The American Chess Magazine, Vol. II. No. 2, August 1889, page 55, said of Amos Burn that after the New York chess tournament of 1889 he had lived in the United States for several years, making Chicago his home. He may, of course, have maintained some kind of home on both sides of the pond, as he was nevertheless listed in the 1891 England census.
The 1891 census found Amos and wife Martha living at Claremont, Ingestre Road, Oxton, Birkenhead, Cheshire, with children Elsie, Hilda and two servants. Amos was a sugar merchant.
He apparently made business trips to America from time to time. One such trip may be referred to in a record of a 45-year-old Amos Burn arriving in New York from Liverpool aboard the Winsconsin on 25/01/1892. Amos Burn the chess-player would be 43 years old, so this may have been another Amos Burn; there were others.
Kelly's Directory of Liverpool &c, 1894, didn’t list the Burns at Ingestre Road.
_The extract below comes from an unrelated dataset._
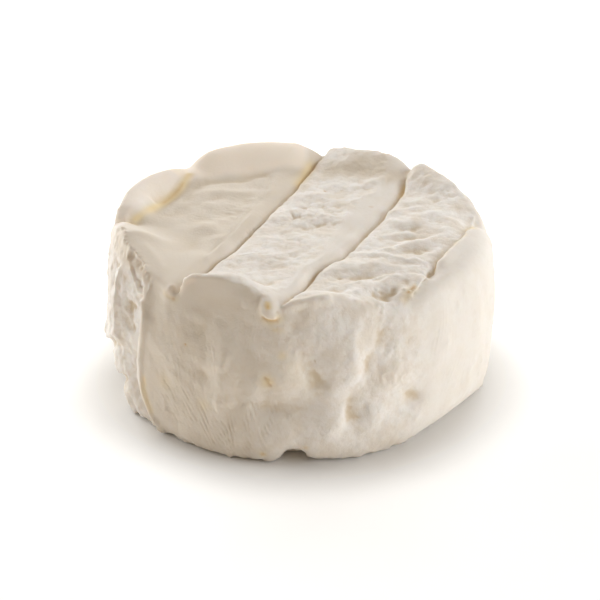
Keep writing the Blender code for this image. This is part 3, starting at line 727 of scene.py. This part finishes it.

It may be that Amos was living in the United States.
It rather looks as though Amos Burn’s wife Martha died at some time from 1891 to 1901.
Kelly's Directory of Liverpool &c, 1894, listed William W. Burn as a ship and insurance broker at 35 South John Street, Liverpool, with his home at 17 Alexandra Drive, Liverpool, but it didn’t seem to list Amos Burn, perhaps because he’d retired and was living in lodgings, or was in the United States.
Gore's Directory of Liverpool & Birkenhead, 1900, didn’t mention Amos, though it listed his (future) landlord, Charles W. Greenham of 11 Sugnall Street, Liverpool.
The 1901 census found 52-year-old Amos Burn occupying two rooms as a boarder at the household of Charles W. Greenham and family, at 11 Sugnall Street in the Mount pleasant area of Liverpool. Amos was described as a retired sugar merchant.
The 1911 census found Amos still boarding at the Greenham household in Sugnall Street, described now as a gentleman.
The Post Office London directory of 1915 listed a Mrs. Black at 19 Luxemburg Gardens, rather implying Amos burn had yet to move there.
At some time from 1911 to 1925 Amos Burn seems to have moved from Liverpool to London, more specifically 19 Luxemburg Gardens, Hammersmith.
Probate records tell us Amos Burn of 19 Luxemburg Gardens, Hammersmith, Middlesex, died on 25/11/1925. Administration of his will was granted to Elsie Burn, spinster. He left effects of £2,408 1s. 11d.
There seems no evidence of public chess activity while he lived in his native Hull, though he may well have been a member of one or other chess club in Hull. It is therefore as a Liverpool player that he is best known, though he appeared in City of London Chess Club events, possibly when he was on business trips to London.
Besides Liverpool Chess Club internal competitions and inter-club matches, he also represented Lancashire and occasionally Cheshire in county matches.
He participated in at least six Counties Chess Association meetings, at least four British Chess Association meetings, and at least four Craigside tournaments.
He played in the Hastings tournament of 1895.
He played in at least four Anglo-American Cable Matches.
Further afield he played in at least three Irish chess events.
His most-distant international event was in New York in 1889.